## Data shown

%%

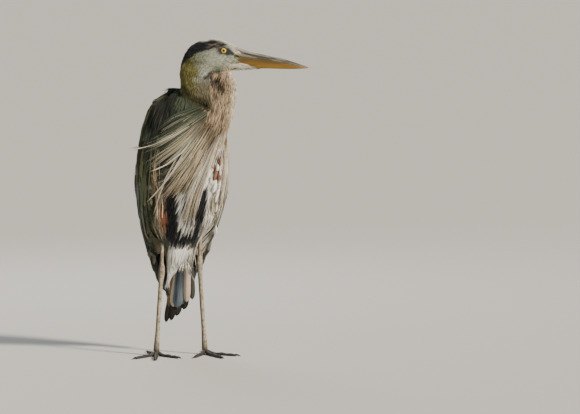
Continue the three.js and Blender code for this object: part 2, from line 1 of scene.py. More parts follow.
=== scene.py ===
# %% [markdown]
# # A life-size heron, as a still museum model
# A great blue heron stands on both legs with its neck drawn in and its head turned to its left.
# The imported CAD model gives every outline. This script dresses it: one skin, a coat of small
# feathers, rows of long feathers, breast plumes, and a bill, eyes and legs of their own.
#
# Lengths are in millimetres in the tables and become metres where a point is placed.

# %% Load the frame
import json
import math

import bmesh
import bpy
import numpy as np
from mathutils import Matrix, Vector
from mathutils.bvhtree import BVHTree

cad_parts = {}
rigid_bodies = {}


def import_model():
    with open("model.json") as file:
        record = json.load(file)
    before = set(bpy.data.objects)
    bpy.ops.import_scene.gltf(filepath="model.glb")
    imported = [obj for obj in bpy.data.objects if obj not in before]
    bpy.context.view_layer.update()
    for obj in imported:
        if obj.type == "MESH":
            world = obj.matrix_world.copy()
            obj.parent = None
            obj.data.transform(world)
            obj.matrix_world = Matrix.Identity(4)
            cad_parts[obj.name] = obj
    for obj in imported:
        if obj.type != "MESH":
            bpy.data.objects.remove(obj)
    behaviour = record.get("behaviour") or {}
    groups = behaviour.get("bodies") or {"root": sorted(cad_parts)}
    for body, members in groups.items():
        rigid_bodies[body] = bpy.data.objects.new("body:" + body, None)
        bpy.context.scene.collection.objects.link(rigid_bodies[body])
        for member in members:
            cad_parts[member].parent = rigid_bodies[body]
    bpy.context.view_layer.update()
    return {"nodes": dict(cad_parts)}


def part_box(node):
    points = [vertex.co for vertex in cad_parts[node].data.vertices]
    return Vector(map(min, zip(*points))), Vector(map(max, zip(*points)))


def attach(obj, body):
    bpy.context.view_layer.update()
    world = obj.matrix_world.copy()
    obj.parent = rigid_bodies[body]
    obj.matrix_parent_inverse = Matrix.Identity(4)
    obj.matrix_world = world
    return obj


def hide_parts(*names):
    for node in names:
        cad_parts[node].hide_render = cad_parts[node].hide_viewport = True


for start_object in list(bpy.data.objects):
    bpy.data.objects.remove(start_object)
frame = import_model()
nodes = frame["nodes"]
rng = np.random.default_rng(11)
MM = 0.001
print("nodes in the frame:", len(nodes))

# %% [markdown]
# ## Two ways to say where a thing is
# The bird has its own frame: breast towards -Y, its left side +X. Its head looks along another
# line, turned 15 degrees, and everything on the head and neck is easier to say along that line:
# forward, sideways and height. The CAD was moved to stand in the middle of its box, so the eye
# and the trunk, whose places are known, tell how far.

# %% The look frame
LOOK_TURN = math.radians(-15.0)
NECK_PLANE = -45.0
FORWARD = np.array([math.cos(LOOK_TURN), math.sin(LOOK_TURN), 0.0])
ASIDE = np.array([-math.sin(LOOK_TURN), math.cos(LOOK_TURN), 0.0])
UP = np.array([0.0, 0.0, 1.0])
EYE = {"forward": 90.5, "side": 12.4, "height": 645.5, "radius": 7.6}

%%

## Exercise directions
In the listing above, please print only the lines from the first one to the line where "# A great blue" appears, exactly as written, both of those lines included.

## Full answer
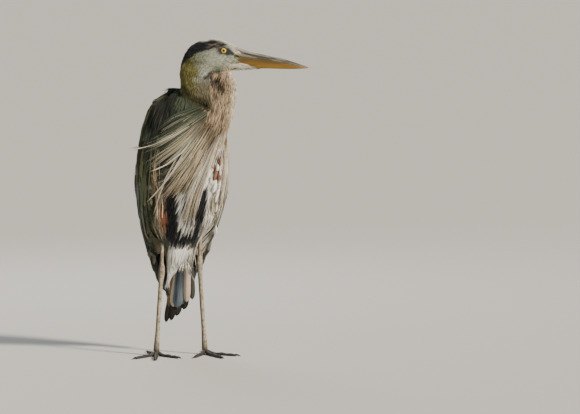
Continue the three.js and Blender code for this object: part 2, from line 1 of scene.py. More parts follow.
=== scene.py ===
# %% [markdown]
# # A life-size heron, as a still museum model
# A great blue heron stands on both legs with its neck drawn in and its head turned to its left.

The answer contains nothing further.